Tentu saja, merubah karakter masyarakat Indonesia yang korup, dan sejenisnya tidak bisa hanya merubah konstitusinya, tetapi perubahan mendasar yang harus dirubah adalah perubahan mindset, karakter dan budaya masyarakatnya dengan menanamkan dan memperkokoh kembali tauhid atau keimanan yang kuat pada individu-individu masyarakatnya. Apa yang dilakukan KH. Badri Masduqi adalah tak lain merupakan manifes dari pengalaman keagamaannya yang sudah kokoh.
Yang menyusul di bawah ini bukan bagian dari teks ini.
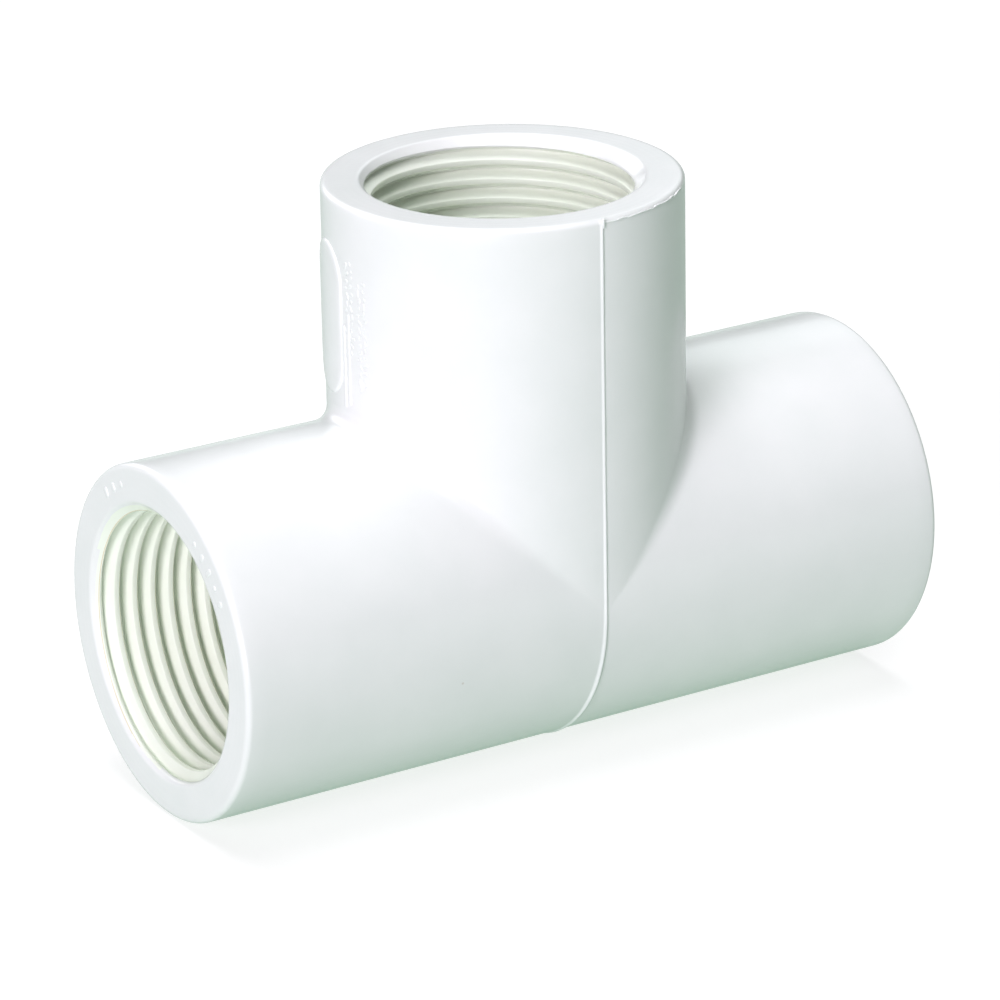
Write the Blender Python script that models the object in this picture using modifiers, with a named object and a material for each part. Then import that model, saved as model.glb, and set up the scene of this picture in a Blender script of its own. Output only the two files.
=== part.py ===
"""Moulded PVC pipe tee with an internal tapered pipe thread in each of its three mouths.

The run lies along X and the branch rises along +Z. The origin is where their centre lines cross.
One moulding makes the whole fitting, so the model is one body, cut by turned and helical cutters.
"""
import math

import bmesh
import bpy
from mathutils import Matrix, Vector

MM = 0.001
INCH = 25.4 * MM

# Driving dimensions of a 3/4 inch fitting
RUN_D = 32.7 * MM             # outside diameter of the run
BRANCH_D = 32.6 * MM          # outside diameter of the branch, a touch under the run's
RUN_REACH = 36.7 * MM         # from the origin to each end face of the run
BRANCH_REACH = 36.9 * MM      # and to the branch's end face
WATERWAY_D = 21.0 * MM        # plain bore between the threaded mouths
RIM_ROUND = 0.5 * MM          # rounding of each end face's outer edge

# Tapered pipe thread, 3/4-14, right hand
PITCH = INCH / 14
TAPER = 1 / 32                # radius lost for each unit of depth
CREST_D = 23.7 * MM           # across the thread's crests, at the end face
GROOVE_DEPTH = 1.1 * MM       # crest to root
HALF_ANGLE = math.radians(30)  # between a flank and the plane across the axis
THREAD_DEPTH = 16.6 * MM      # end face to the bottom of the threaded socket
CHAMFER_D = 25.8 * MM         # lead-in cone, at the end face

# Mesh fineness
BODY_SEGMENTS = 96
BORE_SEGMENTS = 36            # facets around a mouth, and steps in one turn of its thread
RIM_SEGMENTS = 2
BORE_PHASE = 0.25             # turn of the bores' facets against the thread's, in facets
ENVELOPE_PHASE = 0.5          # and of the thread's envelope

# How far one shape reaches past the next, so that cuts and joins have no shared faces
OVERSHOOT = 2.0 * MM
SPARE_TURNS = 3               # turns of thread beyond the socket's own
BELOW_CENTRE = 0.4 * MM       # where branch shapes start, hidden inside the run's own
MERGE = 0.01 * MM             # points closer than this are one point
SHARP_ANGLE = math.radians(25)

PVC_WHITE = (0.86, 0.87, 0.86, 1.0)


def clear_scene():
    """Remove every object that the file opened with."""
    for obj in list(bpy.data.objects):
        bpy.data.objects.remove(obj, do_unlink=True)


def new_collection(name):
    """Make a collection in the scene and return it."""
    collection = bpy.data.collections.new(name)
    bpy.context.scene.collection.children.link(collection)
    return collection


def move_to(obj, collection):
    """Leave obj in this collection only."""
    for other in list(obj.users_collection):
        other.objects.unlink(obj)
    collection.objects.link(obj)


def make_cutter(obj, cutters):
    """Put obj with the cutters, out of the render."""
    move_to(obj, cutters)
    obj.display_type = 'WIRE'
    obj.hide_render = True


def add_boolean(obj, tool, operation):
    """Join or cut obj with tool."""
    boolean = obj.modifiers.new(tool.name, 'BOOLEAN')
    boolean.operation = operation
    boolean.solver = 'EXACT'
    boolean.object = tool


def apply_transform(obj):
    """Write the object's place into its mesh."""
    obj.data.transform(obj.matrix_basis)
    obj.matrix_basis = Matrix.Identity(4)


def plastic_material():
    """White rigid PVC, moulded with a soft gloss."""
    material = bpy.data.materials.new('white_pvc')
    material.use_nodes = True
    shader = material.node_tree.nodes['Principled BSDF']
    shader.inputs['Base Color'].default_value = PVC_WHITE
    shader.inputs['Roughness'].default_value = 0.38
    shader.inputs['Metallic'].default_value = 0.0
    return material


def barrel(name, diameter, low, high, axis):
    """A round bar from low to high along axis, with rounded end edges."""
    turn = Vector((0, 0, 1)).rotation_difference(Vector(axis)).to_euler()
    bpy.ops.mesh.primitive_cylinder_add(
        vertices=BODY_SEGMENTS,
        radius=diameter / 2,
        depth=high - low,
        location=Vector(axis) * (low + high) / 2,
        rotation=turn,
    )
    obj = bpy.context.active_object
    obj.name = name
    apply_transform(obj)
    bevel = obj.modifiers.new('rim', 'BEVEL')
    bevel.width = RIM_ROUND
    bevel.segments = RIM_SEGMENTS
    bevel.limit_method = 'ANGLE'
    bevel.angle_limit = math.radians(60)  # the end edges only, not the facets' own
    return obj


def outline_object(name, points):
    """A chain of edges through (radius, height) points, outer side first to last running down."""
    mesh = bpy.data.meshes.new(name)
    edges = [(i, i + 1) for i in range(len(points) - 1)]
    mesh.from_pydata([(radius, 0, height) for radius, height in points], edges, [])
    obj = bpy.data.objects.new(name, mesh)
    bpy.context.scene.collection.objects.link(obj)
    return obj


def add_screw(obj, turns, rise_per_turn):
    """Spin the outline about Z, climbing by rise_per_turn."""
    screw = obj.modifiers.new('turn', 'SCREW')
    screw.axis = 'Z'
    screw.angle = math.tau
    screw.iterations = turns
    screw.screw_offset = rise_per_turn
    screw.steps = BORE_SEGMENTS
    screw.render_steps = BORE_SEGMENTS
    screw.use_merge_vertices = rise_per_turn == 0
    screw.merge_threshold = MERGE


def turned_cutter(name, profile, phase):
    """Solid of revolution about Z, turned by this many facets so that no two cutters' edges meet."""
    obj = outline_object(name, profile)
    obj.data.transform(Matrix.Rotation(phase * math.tau / BORE_SEGMENTS, 4, 'Z'))
    add_screw(obj, turns=1, rise_per_turn=0)
    return obj


def mouth_profile(bore, face):
    """Lead-in cone and bore at the end face at this height along Z, outermost point first."""
    outward = math.copysign(1, face)
    cone = (CHAMFER_D - bore) / 2
    return [
        (0, face + outward * OVERSHOOT),
        (CHAMFER_D / 2 + OVERSHOOT, face + outward * OVERSHOOT),
        (bore / 2, face - outward * cone),
    ]


def run_bore_cutter():
    """The plain waterway right through the run, with a lead-in cone at each end face."""
    top = mouth_profile(WATERWAY_D, RUN_REACH)
    bottom = mouth_profile(WATERWAY_D, -RUN_REACH)
    cutter = turned_cutter('run_bore', top + bottom[::-1], BORE_PHASE)
    cutter.rotation_euler = (0, math.pi / 2, 0)
    return cutter


def branch_bore_cutter():
    """The branch's waterway, from its end face down into the run's."""
    bore = WATERWAY_D - (RUN_D - BRANCH_D)
    top = mouth_profile(bore, BRANCH_REACH)
    bottom = [(bore / 2, -BELOW_CENTRE), (0, -BELOW_CENTRE)]
    return turned_cutter('branch_bore', top + bottom, BORE_PHASE)


def socket_envelope(name):
    """The space that the thread may fill: a cylinder that ends in the socket's 45 degree shoulder."""
    reach = CREST_D / 2 + 2 * GROOVE_DEPTH
    crest_at_bottom = CREST_D / 2 - TAPER * THREAD_DEPTH
    shoulder_start = reach - crest_at_bottom - THREAD_DEPTH
    profile = [
        (0, OVERSHOOT),
        (reach, OVERSHOOT),
        (reach, shoulder_start),
        (0, shoulder_start - reach),
    ]
    return turned_cutter(name, profile, ENVELOPE_PHASE)


def thread_profile():
    """One pitch of the plug that cuts the thread, top to bottom: a crest flat, then a 60 degree V."""
    crest = CREST_D / 2
    half_groove = GROOVE_DEPTH * math.tan(HALF_ANGLE)
    flat = PITCH - 2 * half_groove
    return [
        (crest, 0),
        (crest, -flat),
        (crest + GROOVE_DEPTH, -flat - half_groove),
        (crest, -PITCH),
    ]


def close_ends(shape):
    """Close a helicoid's two open ends, each with a fan of triangles to a point on the axis."""
    heights = [vertex.co.z for vertex in shape.verts]
    middle = (min(heights) + max(heights)) / 2
    caps = bmesh.ops.holes_fill(shape, edges=shape.edges)['faces']
    tips = bmesh.ops.poke(shape, faces=caps)['verts']
    for tip in tips:
        outward = math.copysign(PITCH, tip.co.z - middle)
        tip.co = (0, 0, tip.co.z + outward)


def taper_thread(shape):
    """Narrow a straight thread with depth below height 0."""
    for vertex in shape.verts:
        radius = vertex.co.xy.length
        if radius > 0:
            vertex.co.xy *= 1 + TAPER * vertex.co.z / radius


def threaded_plug(name):
    """Tapered, threaded solid about Z that reaches past both ends of a socket."""
    turns = math.ceil(THREAD_DEPTH / PITCH) + SPARE_TURNS
    outline = outline_object(name, thread_profile())
    add_screw(outline, turns, PITCH)
    graph = bpy.context.evaluated_depsgraph_get()
    mesh = bpy.data.meshes.new_from_object(outline.evaluated_get(graph))
    shape = bmesh.new()
    shape.from_mesh(mesh)
    bmesh.ops.remove_doubles(shape, verts=shape.verts, dist=MERGE)
    bmesh.ops.translate(shape, verts=shape.verts, vec=(0, 0, (SPARE_TURNS / 2 - turns) * PITCH))
    close_ends(shape)
    taper_thread(shape)
    bmesh.ops.recalc_face_normals(shape, faces=shape.faces)
    shape.to_mesh(mesh)
    shape.free()
    outline.modifiers.clear()
    outline.data = mesh
    return outline


def mouth_place(face):
    """Matrix that takes a thread made about Z, with height 0 at the end face, to the face centred here."""
    face = Vector(face)
    turn = Vector((0, 0, 1)).rotation_difference(face.normalized()).to_matrix().to_4x4()
    return Matrix.Translation(face) @ turn


def thread_cutter(name, face, cutters):
    """The threaded plug for one mouth, kept to the socket's own space."""
    plug = threaded_plug(name)
    envelope = socket_envelope(name + '_envelope')
    envelope.parent = plug
    make_cutter(envelope, cutters)
    add_boolean(plug, envelope, 'INTERSECT')
    plug.matrix_world = mouth_place(face)
    return plug


def main():
    clear_scene()
    pieces = new_collection('pvc_tee_fitting')
    cutters = new_collection('cutters')

    body = barrel('tee_body', RUN_D, -RUN_REACH, RUN_REACH, (1, 0, 0))
    move_to(body, pieces)
    body.data.materials.append(plastic_material())

    branch = barrel('branch_barrel', BRANCH_D, -BELOW_CENTRE, BRANCH_REACH, (0, 0, 1))
    make_cutter(branch, cutters)
    add_boolean(body, branch, 'UNION')

    faces = {
        'run_left_thread': (-RUN_REACH, 0, 0),
        'run_right_thread': (RUN_REACH, 0, 0),
        'branch_thread': (0, 0, BRANCH_REACH),
    }
    tools = [run_bore_cutter(), branch_bore_cutter()]
    tools += [thread_cutter(name, face, cutters) for name, face in faces.items()]
    for tool in tools:
        make_cutter(tool, cutters)
        add_boolean(body, tool, 'DIFFERENCE')

    body.data.shade_smooth()
    body.data.set_sharp_from_angle(angle=SHARP_ANGLE)


main()
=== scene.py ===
"""Looks of the threaded PVC pipe tee: a fine closed mesh in moulded white plastic, on a pale floor."""

import math

import bmesh
import bpy
import numpy as np
from mathutils import Matrix, Vector


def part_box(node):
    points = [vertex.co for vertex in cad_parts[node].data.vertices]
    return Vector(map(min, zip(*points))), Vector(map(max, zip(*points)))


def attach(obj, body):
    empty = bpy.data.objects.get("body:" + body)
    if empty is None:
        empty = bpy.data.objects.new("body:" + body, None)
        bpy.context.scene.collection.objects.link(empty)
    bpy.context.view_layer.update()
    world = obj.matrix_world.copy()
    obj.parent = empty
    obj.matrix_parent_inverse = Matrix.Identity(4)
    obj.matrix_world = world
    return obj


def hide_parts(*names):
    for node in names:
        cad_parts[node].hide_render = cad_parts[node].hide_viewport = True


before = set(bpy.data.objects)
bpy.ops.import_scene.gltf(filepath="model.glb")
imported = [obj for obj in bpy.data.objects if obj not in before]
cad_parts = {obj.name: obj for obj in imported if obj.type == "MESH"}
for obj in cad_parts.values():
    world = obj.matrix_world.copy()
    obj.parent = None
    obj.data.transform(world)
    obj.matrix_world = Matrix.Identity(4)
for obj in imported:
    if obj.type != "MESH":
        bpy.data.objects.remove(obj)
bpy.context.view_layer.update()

MM = 0.001

# Sizes taken from the frame
LOW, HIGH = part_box("tee_body")
BODY_R = (HIGH.y - LOW.y) / 2          # outside radius of the run and the branch
RUN_REACH = HIGH.x                     # origin to each run face
BRANCH_REACH = HIGH.z                  # origin to the branch face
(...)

Baginya menempuh jalan tarekat adalah solusi dalam memperkokoh keimanan. Tarekat atau Sufisme adalah salah satu unsur untuk memahami esensi agama. Sedangkan esensi agama menurut Muhammad Iqbal adalah iman. Iman lanjut dia lebih dari sekedar perasaan. Itulah dasar fundamen yang dibangun KH. Badri Mashduqi dalam berseni di dunia politik.